Uğur Dündar, Erdoğan'ın son günlerde söylediklerini tüyler ürpertici bularak şu satırları yazdı:
“Ülke yönetimine talip olmaktan vazgeçmelerinin, kendileri için daha iyi olacağını hatırlatmak istiyoruz!..”
Okuduğunuz sözler, Cumhurbaşkanı Tayyip Erdoğan'a ait.
Durun bitmedi.
Dahası var:
“Eğer karşımızdakilerin insafına kalırsak, bunlar bize Türkiye Cumhuriyeti'nin aynı haklara sahip vatandaşları olmamıza rağmen, bırakın adil davranmayı, yağmurlu havada bir bardak su bile vermezler!..”
★★★
Eğer bunları söyleyen Cumhurbaşkanı Erdoğan değil de Millet İttifakı partilerinden birinin genel başkanı olsaydı, kıyametler kopardı.
Söyleyenin ne darbeciliği kalırdı, ne de hainliği!..
Önce sosyal medyadaki maaşlı troller ve yandaş basın tetikçileri tarafından hedef gösterip linç edilir, ardından savcılar en ağırından hapis cezası istemiyle fezlekeler düzenlerlerdi!..
Toplumda mağduriyet fırtınaları kopartılırdı!..
★★★
Peki, Tayyip Erdoğan, bu söyleme neden gerek duyuyor?
CHP Genel Başkanı Kemal Kılıçdaroğlu'na göre; Erdoğan, gerilimi tırmandırıp seçime öyle gitmek istiyor. İktidardan gitmemek için her yolu deneyeceğini ve çok daha sert bir ortamda siyaset yapma arayışına girebileceğini öngörüyor.
Kendilerinin gerilim yaratmaktan kaçınacaklarını ifade ettikten sonra “Eğer belli gruplar ellerine silah alıp, belli kişileri öldürme yoluna gitmezlerse, gerilim olmaz. Umarım öyle bir tablo da Türkiye'de yaşanmaz” diyor.

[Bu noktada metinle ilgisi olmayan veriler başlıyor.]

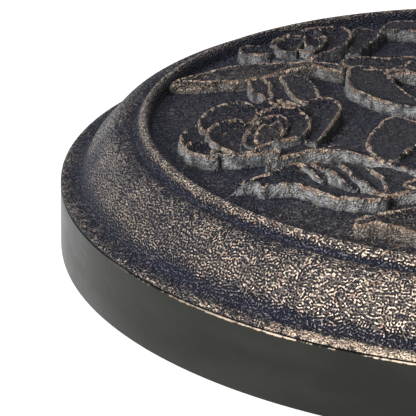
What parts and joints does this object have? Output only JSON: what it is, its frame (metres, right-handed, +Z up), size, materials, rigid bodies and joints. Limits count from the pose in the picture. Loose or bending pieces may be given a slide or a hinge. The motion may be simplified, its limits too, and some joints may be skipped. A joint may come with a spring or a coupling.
{
  "type": "garden parasol base",
  "caption": "Weighted round parasol base with a moulded rose relief, upright pole socket, clamp knob and reducer bush.",
  "frame": {"origin": "on the ground, at the middle of the feet's undersides, on the axis of the disc and of the pole socket", "axes": "+Z up along the pole; +X out along the clamp screw towards its knob; the front rose of the relief lies towards -X"},
  "size_m": [0.45, 0.45, 0.3501],
  "materials": {
    "bronze_cover": "wrinkle paint in dark bronze, ridges wiped with pale copper gold",
    "side_band": "smooth satin dark bronze paint",
    "concrete": "cast concrete",
    "tube_paint": "satin dark bronze powder coat",
    "zinc": "zinc plated",
    "knob_plastic": "fine grained black moulding",
    "nylon": "natural nylon",
    "rubber": "matt black rubber"
  },
  "bodies": {
    "base": {"relief_cover": "bronze_cover", "base_pan": "side_band", "weight_core": "concrete", "socket_tube": "tube_paint", "tube_flange": "tube_paint", "collar_cover": "bronze_cover", "tube_rim_cap": "knob_plastic", "clamp_boss": "tube_paint", "flange_bolt_1": "zinc", "flange_bolt_2": "zinc", "flange_bolt_3": "zinc", "flange_bolt_4": "zinc", "flange_washer_1": "zinc", "flange_washer_2": "zinc", "flange_washer_3": "zinc", "flange_washer_4": "zinc", "flange_nut_1": "zinc", "flange_nut_2": "zinc", "flange_nut_3": "zinc", "flange_nut_4": "zinc", "pan_screw_1": "zinc", "pan_screw_2": "zinc", "pan_screw_3": "zinc", "pan_screw_4": "zinc", "pan_screw_5": "zinc", "pan_screw_6": "zinc", "rubber_foot_1": "rubber", "rubber_foot_2": "rubber", "rubber_foot_3": "rubber", "rubber_foot_4": "rubber", "rubber_foot_5": "rubber", "rubber_foot_6": "rubber"},
    "clamp_pad": {"pressure_pad": "nylon"},
    "clamp_knob": {"knob_head": "knob_plastic", "clamp_stud": "zinc"},
    "bush": {"reducer_bush": "knob_plastic"}
  },
  "joints": [
    {"name": "clamp_feed", "type": "slide", "parent": "base", "child": "clamp_pad", "axis": [-1, 0, 0], "range_m": [0, 0.009]},
    {"name": "knob_turn", "type": "hinge", "parent": "clamp_pad", "child": "clamp_knob", "pos_m": [0.045, 0, 0.2618], "axis": [-1, 0, 0], "range_deg": [0, 2160]},
    {"name": "bush_lift", "type": "slide", "parent": "base", "child": "bush", "axis": [0, 0, 1], "range_m": [0, 0.075]}
  ],
  "couplings": [
    {"joint": "clamp_feed", "follows": "knob_turn", "m_per_rad": 0.0002387}
  ]
}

Bunları söyledikten sonra Erdoğan'ın, İYİ Parti Genel Başkanı Meral Akşener'i hedef alarak yaptığı şu konuşmayı hatırlatıyor:
“Durun bakalım, bunlar iyi günleriniz. Daha başınıza neler gelecek!..”
★★★
Değerli okurlarım,
Yargıya olan güvenin çöktüğü, ekonomik buhranın cepleri ve bütçeleri yaktığı, işsizliğin had safhaya çıktığı, gençlerin geleceklerini kurmak için akın akın yurt dışına gittiği, hırsızlık ve yolsuzluğun kurumsallaştığı, dış politikada büyük sıkışmaların yaşandığı bir süreçte, bu sözlerin devletin tüm gücünü elinde toplayan bir kişinin ağzından çıkmış olması, çok tehlikeli.
Hatta tüyler ürpertici!..
★★★
Zira bizim kuşak, 70'li yılların ikinci yarısında, yay gibi gerilmiş ve kutuplaşmış bir toplumda büyük olayların başlamasının birkaç kıvılcıma bağlı bulunduğunu yaşayıp gördü.
O dönemin acılarını hiç unutamayacak bir yurttaş olarak, Kılıçdaroğlu'nun gerilimi azaltmayı hedefleyen mesajlarını ve siyasi cinayetler uyarısını çok önemli buluyorum.